**STORED DATA**.
=====
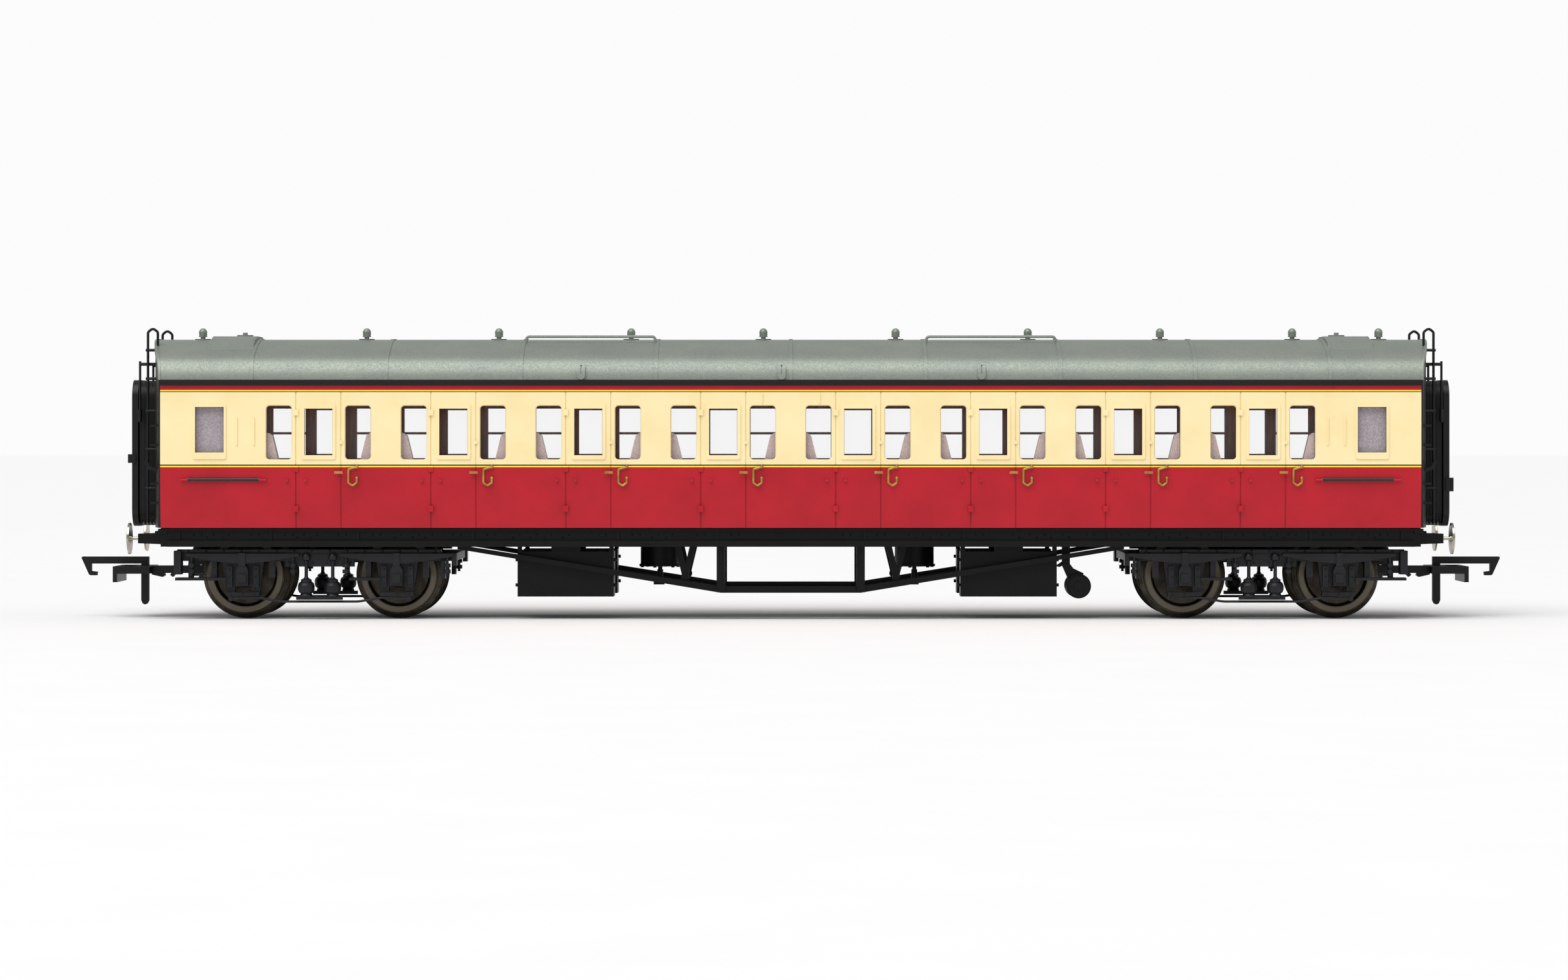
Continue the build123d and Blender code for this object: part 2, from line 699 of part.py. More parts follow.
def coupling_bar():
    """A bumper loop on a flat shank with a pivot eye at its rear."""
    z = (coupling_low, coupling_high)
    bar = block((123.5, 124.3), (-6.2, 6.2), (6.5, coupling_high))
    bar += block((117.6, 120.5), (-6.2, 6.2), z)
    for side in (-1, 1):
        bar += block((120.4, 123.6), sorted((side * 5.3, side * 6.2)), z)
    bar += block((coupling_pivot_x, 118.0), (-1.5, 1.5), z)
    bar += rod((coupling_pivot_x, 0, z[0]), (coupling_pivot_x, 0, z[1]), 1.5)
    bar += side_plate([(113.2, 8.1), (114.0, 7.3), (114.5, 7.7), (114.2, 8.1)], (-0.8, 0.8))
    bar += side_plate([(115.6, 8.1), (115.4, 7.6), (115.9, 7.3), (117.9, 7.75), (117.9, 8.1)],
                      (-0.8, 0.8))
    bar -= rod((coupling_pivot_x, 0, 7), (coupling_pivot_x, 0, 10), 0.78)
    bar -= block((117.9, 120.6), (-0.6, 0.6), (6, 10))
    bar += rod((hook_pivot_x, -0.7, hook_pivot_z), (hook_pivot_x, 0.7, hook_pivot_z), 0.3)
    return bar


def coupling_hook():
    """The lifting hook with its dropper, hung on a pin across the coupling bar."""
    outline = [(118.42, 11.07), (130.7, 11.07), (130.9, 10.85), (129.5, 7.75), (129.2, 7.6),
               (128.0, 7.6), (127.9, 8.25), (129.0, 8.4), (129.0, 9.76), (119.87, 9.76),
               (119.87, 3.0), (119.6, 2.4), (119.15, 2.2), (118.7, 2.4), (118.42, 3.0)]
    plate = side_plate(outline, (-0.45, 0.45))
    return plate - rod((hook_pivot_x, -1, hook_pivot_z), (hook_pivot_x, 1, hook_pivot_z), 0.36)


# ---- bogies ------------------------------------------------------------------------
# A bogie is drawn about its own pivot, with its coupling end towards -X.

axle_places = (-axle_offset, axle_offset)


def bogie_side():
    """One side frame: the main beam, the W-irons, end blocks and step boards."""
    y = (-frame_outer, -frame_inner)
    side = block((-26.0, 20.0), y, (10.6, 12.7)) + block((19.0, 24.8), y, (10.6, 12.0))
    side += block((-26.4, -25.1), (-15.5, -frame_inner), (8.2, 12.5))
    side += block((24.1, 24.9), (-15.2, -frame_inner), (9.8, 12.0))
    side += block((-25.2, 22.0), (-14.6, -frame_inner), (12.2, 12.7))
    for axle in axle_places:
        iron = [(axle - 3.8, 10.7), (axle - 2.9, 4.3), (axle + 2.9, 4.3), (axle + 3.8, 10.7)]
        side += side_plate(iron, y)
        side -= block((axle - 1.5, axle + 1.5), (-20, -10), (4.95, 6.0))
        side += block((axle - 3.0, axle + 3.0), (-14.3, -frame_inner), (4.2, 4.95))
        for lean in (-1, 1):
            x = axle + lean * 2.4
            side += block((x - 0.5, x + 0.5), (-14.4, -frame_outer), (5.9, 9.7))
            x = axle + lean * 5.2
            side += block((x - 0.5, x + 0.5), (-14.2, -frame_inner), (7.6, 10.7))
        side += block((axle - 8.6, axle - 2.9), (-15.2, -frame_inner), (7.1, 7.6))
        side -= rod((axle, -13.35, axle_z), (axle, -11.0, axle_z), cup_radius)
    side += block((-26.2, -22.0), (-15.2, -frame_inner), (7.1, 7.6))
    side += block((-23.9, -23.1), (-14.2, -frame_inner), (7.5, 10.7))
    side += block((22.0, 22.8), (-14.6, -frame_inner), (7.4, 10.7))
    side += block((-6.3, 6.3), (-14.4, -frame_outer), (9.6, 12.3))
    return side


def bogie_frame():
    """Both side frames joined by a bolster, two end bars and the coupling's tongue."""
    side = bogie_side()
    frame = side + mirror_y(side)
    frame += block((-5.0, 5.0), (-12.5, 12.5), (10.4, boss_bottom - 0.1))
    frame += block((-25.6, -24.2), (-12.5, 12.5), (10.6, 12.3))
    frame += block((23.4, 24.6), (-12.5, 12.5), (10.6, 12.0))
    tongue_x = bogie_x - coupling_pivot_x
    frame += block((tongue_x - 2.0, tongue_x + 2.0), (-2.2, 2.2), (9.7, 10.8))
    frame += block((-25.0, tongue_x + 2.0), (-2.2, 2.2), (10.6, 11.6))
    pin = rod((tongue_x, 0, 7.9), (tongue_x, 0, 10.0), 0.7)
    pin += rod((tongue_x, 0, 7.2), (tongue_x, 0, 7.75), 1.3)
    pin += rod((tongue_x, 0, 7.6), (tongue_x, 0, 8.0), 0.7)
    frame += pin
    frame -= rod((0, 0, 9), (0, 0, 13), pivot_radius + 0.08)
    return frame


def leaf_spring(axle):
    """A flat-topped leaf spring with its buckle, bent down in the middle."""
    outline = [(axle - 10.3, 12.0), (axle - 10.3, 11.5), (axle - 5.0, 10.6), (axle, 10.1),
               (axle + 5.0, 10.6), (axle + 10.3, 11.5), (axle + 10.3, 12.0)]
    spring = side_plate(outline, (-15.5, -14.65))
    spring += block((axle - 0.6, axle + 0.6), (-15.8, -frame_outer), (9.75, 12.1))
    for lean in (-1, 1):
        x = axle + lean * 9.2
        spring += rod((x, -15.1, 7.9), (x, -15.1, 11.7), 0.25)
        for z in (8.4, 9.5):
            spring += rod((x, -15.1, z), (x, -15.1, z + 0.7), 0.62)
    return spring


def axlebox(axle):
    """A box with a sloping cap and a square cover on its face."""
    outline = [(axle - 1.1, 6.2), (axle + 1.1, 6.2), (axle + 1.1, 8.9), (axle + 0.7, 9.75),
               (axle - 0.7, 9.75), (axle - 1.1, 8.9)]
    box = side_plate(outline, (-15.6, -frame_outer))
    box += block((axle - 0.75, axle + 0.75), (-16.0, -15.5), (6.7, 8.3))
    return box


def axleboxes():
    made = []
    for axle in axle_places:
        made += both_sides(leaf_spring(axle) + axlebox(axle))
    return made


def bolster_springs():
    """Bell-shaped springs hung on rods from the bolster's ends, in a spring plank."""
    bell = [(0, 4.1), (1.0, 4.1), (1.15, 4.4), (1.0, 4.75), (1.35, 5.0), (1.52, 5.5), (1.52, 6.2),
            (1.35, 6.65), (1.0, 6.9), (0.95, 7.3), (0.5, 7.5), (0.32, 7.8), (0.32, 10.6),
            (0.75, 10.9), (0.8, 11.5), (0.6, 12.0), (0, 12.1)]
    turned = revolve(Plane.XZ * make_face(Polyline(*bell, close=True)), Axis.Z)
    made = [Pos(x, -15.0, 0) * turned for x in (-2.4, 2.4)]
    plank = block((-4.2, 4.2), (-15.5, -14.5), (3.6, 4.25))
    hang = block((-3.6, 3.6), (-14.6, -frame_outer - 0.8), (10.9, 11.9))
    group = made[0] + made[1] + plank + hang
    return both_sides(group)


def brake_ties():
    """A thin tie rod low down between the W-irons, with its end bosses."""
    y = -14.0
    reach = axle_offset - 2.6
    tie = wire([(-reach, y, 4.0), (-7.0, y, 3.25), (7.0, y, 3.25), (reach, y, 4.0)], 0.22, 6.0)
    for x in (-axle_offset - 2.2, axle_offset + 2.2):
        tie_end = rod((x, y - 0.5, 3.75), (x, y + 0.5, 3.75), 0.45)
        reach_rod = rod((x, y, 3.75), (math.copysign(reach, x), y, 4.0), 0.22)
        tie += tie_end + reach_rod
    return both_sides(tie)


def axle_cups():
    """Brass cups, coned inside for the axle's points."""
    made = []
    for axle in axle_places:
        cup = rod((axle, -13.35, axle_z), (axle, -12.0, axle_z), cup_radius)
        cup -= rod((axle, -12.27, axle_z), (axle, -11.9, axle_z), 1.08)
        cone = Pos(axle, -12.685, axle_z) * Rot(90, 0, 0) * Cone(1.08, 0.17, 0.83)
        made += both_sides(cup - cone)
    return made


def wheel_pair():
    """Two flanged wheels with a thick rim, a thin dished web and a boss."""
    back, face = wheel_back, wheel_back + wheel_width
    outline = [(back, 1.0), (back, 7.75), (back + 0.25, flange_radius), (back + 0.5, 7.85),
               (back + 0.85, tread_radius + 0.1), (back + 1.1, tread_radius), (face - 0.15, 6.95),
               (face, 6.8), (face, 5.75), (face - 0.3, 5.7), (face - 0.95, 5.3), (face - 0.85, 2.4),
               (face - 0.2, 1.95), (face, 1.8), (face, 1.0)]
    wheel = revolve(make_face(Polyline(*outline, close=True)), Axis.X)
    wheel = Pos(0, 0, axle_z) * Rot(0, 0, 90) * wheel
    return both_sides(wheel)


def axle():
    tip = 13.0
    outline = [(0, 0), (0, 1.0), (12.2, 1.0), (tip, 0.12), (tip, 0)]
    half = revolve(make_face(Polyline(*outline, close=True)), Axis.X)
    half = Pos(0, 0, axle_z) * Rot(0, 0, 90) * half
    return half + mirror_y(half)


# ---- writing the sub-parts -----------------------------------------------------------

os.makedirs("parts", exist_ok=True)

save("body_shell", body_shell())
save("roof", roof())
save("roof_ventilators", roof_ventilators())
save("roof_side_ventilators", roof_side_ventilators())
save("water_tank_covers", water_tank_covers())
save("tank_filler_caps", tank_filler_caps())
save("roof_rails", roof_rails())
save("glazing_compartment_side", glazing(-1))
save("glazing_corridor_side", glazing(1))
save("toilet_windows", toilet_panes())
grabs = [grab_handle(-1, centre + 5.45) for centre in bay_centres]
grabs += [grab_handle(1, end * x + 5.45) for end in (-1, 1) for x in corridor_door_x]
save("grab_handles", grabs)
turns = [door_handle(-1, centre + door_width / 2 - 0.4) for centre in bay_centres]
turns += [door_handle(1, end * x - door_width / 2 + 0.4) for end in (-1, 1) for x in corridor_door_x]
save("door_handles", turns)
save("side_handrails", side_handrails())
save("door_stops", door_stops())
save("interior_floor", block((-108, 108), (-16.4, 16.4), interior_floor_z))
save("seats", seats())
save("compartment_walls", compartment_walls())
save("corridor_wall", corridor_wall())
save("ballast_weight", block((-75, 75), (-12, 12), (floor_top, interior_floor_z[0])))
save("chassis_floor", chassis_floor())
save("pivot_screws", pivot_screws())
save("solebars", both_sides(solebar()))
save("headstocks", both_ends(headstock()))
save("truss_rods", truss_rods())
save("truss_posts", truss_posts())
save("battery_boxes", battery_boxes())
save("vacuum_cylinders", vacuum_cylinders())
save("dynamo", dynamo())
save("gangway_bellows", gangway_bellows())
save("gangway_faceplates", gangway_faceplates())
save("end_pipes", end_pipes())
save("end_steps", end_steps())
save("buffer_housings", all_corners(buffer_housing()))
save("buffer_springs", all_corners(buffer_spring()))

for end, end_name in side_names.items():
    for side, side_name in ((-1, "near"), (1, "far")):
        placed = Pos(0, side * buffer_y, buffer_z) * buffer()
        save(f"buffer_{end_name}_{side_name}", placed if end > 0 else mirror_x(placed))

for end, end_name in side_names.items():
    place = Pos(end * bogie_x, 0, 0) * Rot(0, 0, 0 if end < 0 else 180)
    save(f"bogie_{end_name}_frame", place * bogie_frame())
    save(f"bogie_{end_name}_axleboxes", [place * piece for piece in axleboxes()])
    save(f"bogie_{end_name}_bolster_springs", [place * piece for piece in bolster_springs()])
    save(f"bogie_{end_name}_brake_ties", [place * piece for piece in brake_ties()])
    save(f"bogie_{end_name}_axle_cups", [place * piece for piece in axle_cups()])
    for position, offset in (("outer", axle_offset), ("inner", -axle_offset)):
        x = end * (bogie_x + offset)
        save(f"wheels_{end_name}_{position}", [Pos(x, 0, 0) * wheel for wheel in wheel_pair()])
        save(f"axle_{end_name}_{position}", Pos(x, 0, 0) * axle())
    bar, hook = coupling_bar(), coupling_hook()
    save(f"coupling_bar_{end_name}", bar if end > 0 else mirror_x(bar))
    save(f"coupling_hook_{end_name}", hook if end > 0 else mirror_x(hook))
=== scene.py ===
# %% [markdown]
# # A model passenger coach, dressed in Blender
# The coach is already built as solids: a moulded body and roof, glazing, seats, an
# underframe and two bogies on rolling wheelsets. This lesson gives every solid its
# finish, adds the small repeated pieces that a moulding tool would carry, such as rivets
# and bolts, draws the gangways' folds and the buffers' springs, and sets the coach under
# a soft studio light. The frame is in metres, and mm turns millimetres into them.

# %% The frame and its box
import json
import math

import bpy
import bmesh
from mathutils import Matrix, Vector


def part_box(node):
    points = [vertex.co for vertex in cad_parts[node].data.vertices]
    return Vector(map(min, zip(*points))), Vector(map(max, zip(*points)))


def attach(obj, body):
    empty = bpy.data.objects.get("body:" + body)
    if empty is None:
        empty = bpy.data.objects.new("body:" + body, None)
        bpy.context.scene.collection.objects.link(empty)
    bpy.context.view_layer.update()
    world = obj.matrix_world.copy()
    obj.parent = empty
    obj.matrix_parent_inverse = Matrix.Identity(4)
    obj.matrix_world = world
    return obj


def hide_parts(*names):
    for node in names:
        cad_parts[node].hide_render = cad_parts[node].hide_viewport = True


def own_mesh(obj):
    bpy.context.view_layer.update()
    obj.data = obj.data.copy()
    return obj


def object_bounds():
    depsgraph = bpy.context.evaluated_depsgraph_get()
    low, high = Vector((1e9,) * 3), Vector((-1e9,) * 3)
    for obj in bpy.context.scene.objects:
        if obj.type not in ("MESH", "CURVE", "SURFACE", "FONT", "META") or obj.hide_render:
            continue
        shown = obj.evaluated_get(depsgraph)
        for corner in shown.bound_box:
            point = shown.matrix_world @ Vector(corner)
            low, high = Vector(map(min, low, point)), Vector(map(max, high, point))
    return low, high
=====
**WORK INSTRUCTIONS**. Write out exactly the lines running from the line containing "bar, hook = coupling_bar(), coupling_hook()" to the line containing "shown = obj.evaluated_get(depsgraph)", with both of those lines included.

**EXERCISE RESULT**.
    bar, hook = coupling_bar(), coupling_hook()
    save(f"coupling_bar_{end_name}", bar if end > 0 else mirror_x(bar))
    save(f"coupling_hook_{end_name}", hook if end > 0 else mirror_x(hook))
=== scene.py ===
# %% [markdown]
# # A model passenger coach, dressed in Blender
# The coach is already built as solids: a moulded body and roof, glazing, seats, an
# underframe and two bogies on rolling wheelsets. This lesson gives every solid its
# finish, adds the small repeated pieces that a moulding tool would carry, such as rivets
# and bolts, draws the gangways' folds and the buffers' springs, and sets the coach under
# a soft studio light. The frame is in metres, and mm turns millimetres into them.

# %% The frame and its box
import json
import math

import bpy
import bmesh
from mathutils import Matrix, Vector


def part_box(node):
    points = [vertex.co for vertex in cad_parts[node].data.vertices]
    return Vector(map(min, zip(*points))), Vector(map(max, zip(*points)))


def attach(obj, body):
    empty = bpy.data.objects.get("body:" + body)
    if empty is None:
        empty = bpy.data.objects.new("body:" + body, None)
        bpy.context.scene.collection.objects.link(empty)
    bpy.context.view_layer.update()
    world = obj.matrix_world.copy()
    obj.parent = empty
    obj.matrix_parent_inverse = Matrix.Identity(4)
    obj.matrix_world = world
    return obj


def hide_parts(*names):
    for node in names:
        cad_parts[node].hide_render = cad_parts[node].hide_viewport = True


def own_mesh(obj):
    bpy.context.view_layer.update()
    obj.data = obj.data.copy()
    return obj


def object_bounds():
    depsgraph = bpy.context.evaluated_depsgraph_get()
    low, high = Vector((1e9,) * 3), Vector((-1e9,) * 3)
    for obj in bpy.context.scene.objects:
        if obj.type not in ("MESH", "CURVE", "SURFACE", "FONT", "META") or obj.hide_render:
            continue
        shown = obj.evaluated_get(depsgraph)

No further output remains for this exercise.